The director begins by sharing that his mother would often read him tales from Lovecraft when he was a boy, as early as 7 or 8 years of age. This influenced some of his creative endeavors as an adult. And when Spectrevision wanted to back him and Color Out of Space, it seemed almost serendipitous.
The actors present at the Q&A — Madeleine Arthur, Jullian Hilliard, Elliot Knight, Brendan Meyer and Q’orianka Kilcher — all mentioned how much they loved Stanley’s energy and his genuine love of filmmaking. They noted the director even delivered to each a lengthy, detailed multi-page character description which they all greatly appreciated.
I look at Stanley as they all speak highly of him, and he seems to sit uncomfortably, not used to or not particularly reveling in the praise. I was surprised to learn that Stanley actually completed a proof of concept for this project six years ago. When asked if he is satisfied with the finished product, he answered, “Yes, I’m highly satisfied. This was my first time in the digital sandbox.”
Another amazing fact was, despite the family home seeming like it could exist in any number of small towns in America, it was actually shot in Portugal.
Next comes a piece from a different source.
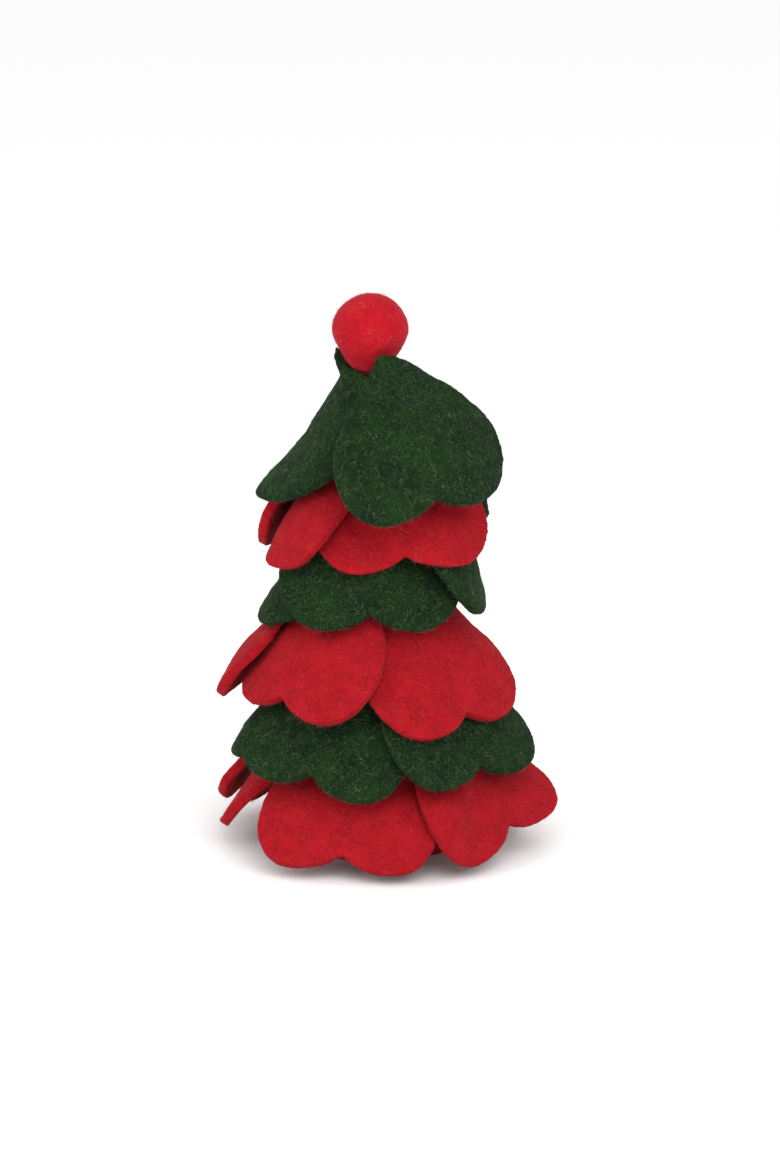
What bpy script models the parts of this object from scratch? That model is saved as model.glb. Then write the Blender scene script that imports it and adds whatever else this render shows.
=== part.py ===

The opportunity to hear Stanley talk about his exciting new project was a very big deal to me.
You see, one of my fondest memories growing up was watching Hardware with my father in the theater. Yes, I was far too young to be watching that. But thanks to my family’s unwillingness to censor my cinematic intake, I am the movie lover I am today. Watching Hardware was life-altering for me and helped shape my love of the genre.
In addition to helping set in motion my infatuation of all things horror, I deeply empathize with what happened to him during production for The Island of Doctor Moreau.
I have long awaited the triumphant return of one of my heroes to feature filmmaking, and I couldn’t be more satisfied with Color Out of Space. He got knocked down, but he bounced back up middle fingers blaring. And man, is it inspiring. I only wished I would have had the courage to tell him to his face as he stood next to me at Beyond Fest.